Not knowing what you know?

I feel the same: I'm not gifted with "intelligence", I'm just curious and has always been from a very young age. I might say I have good information processing skills but I'm not born with "intelligence".

I can't usually recall all the knowledge "out of blue". I need a provoking stimulus, an interesting topic/question, a piece of news..., in order to dig all the knowledge out. And when I get one, I can go on and on about talking and analyzing things. When I get it going, it's when I realize what and how much I know.

When I write essays about topics that interest me, I could go on and on; every sentence I write opens new paths to information. I could go to greater and greater details and sidetracks, but that is not usually reasonable. You have to choose the "level" of the essay and try to keep it standard thorough the essay in order to make it coherent and nice to read. If you go too much to the sidetracks, there might come across things you don't really know as well as the others, and that creates unnecessary "holes" in the essay.

I need the spark and when I get it, it exposes a huge network of information. I know I'm forming it all the time subconsciously, reading daily about different topics and observing the world. I just rarely discover the whole network in its actual size.

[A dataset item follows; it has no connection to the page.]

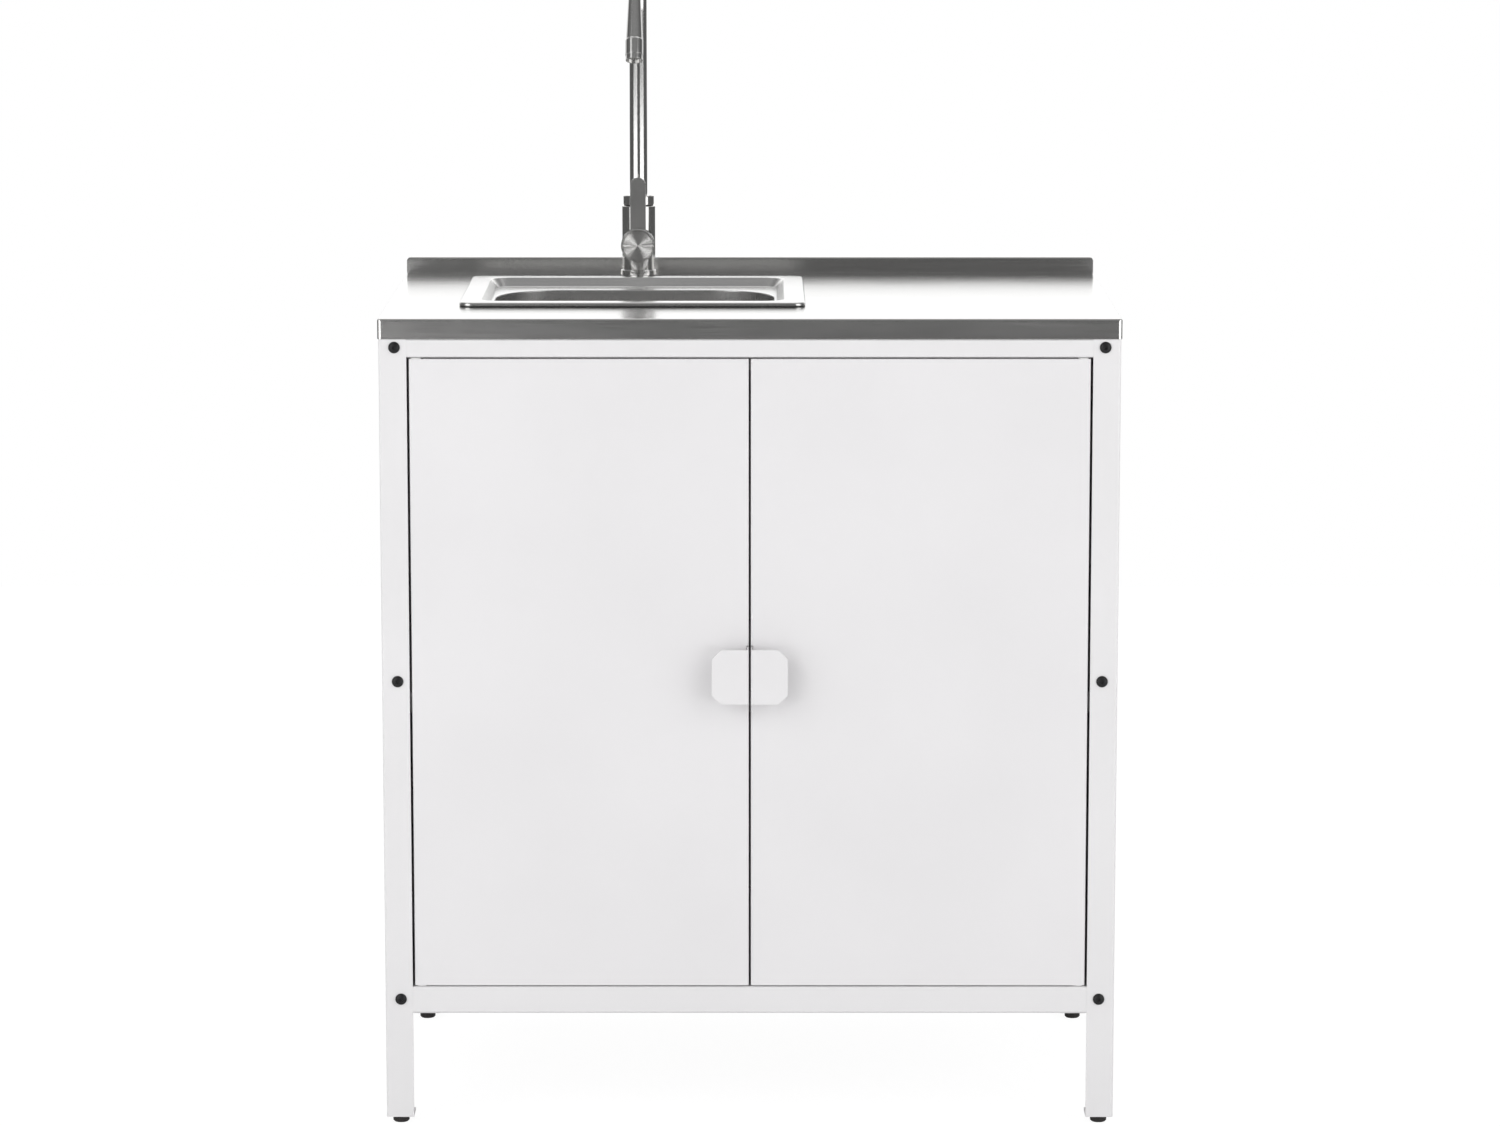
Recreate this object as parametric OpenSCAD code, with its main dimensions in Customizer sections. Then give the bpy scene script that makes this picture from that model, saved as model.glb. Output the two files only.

I don't really like fast-paced debates because they usually don't take everything into consideration. I find myself saying a lot of "but..." in debates and wanting to slow down the debate. It's like sometimes people just jump from one side of the network to the other and think they're being right, without taking all the space between those two poles into consideration. I think it's about negotiating the "level" of the debate as well: how deep should we go? I can't really talk with people who know for sure they know "it goes like this" from the very beginning of the debate. I want to cross all the bridges to know we both agree about them and if we don't, we have to discuss it, because it all affects the conclusions.

There's this Duhem-Quine thesis in philosophy of science that says you can't take one hypothesis out from the whole theory and test it to prove or disprove the whole theory, because the hypothesis is always crucially connected with the rest of theory and its background assumptions. I see everything in similar way. Everything is connected and a chance in one part of the whole can chance crucially the other part of the whole. You can't just tear parts of the whole apart, create an arbitrary new "whole" from the parts you tore and make your conclusions based on that and claim it explains it all.

Seeing things in this way is also pretty tiring, though. You can't say anything for sure without feeling like you're at least a little bit telling wrong information in one way or the other. And it can lead to the attempts to cover the whole network, go to all the sidetracks and details, e.g. in essay writing, talking.. which is very tiring and still not ever covering it all, always remaining defective.